Accepting this amendment would ensure that we are making a great stride towards transparency. As the Bill stands, it is not so much a great step forward as a faltering tip-toe. If the Government are keen, and have the political will, to deliver transparency, they should embrace this amendment. I beg to move.
My Lords, I stand by what I said when I replied to the question asked by my noble friend Lord Tyler in the first group of amendments. Obviously, the Government have not had an opportunity to discuss the matter, as I have been here since my noble friend’s amendment was passed. I have had no opportunity to discuss with ministerial colleagues and others how we will respond.
My Lords, I agree with my noble and learned friend in that I certainly welcome what he announced earlier about the Government moving towards greater provision of information. However, I disagree with him on all the other points.

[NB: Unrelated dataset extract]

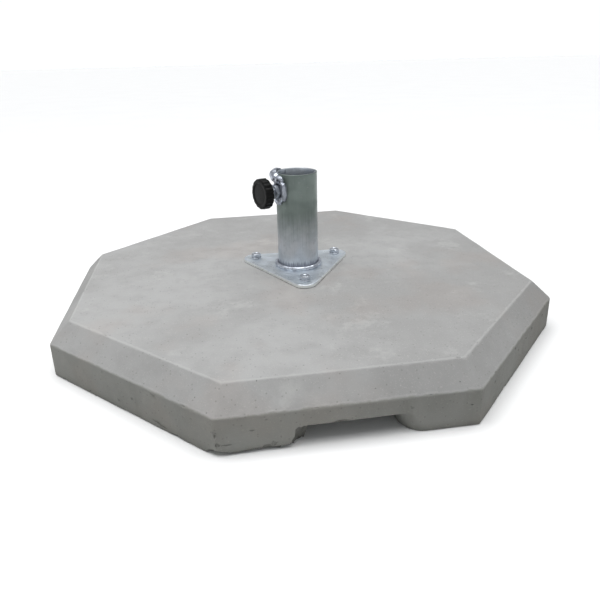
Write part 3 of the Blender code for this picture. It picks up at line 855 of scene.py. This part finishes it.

I am inclined to ask, “What price transparency?”. I am not persuaded by the argument that, “Oh dear, this is all too much trouble”. The body of policymakers is a relatively small number of people who would actually be affected. The Minister seems to envisage some great body of civil servants that would be brought within this provision—they would not. It is doable and it is a fundamental point of principle. We have to go down that route. Either we are going to have transparency or we are not really going to do very much at all as far as this Bill is concerned. This is absolutely fundamental to Part 1 and this is the last chance we have to get it in order. Given the support that has been expressed for the amendment, I would like to test the opinion of the House.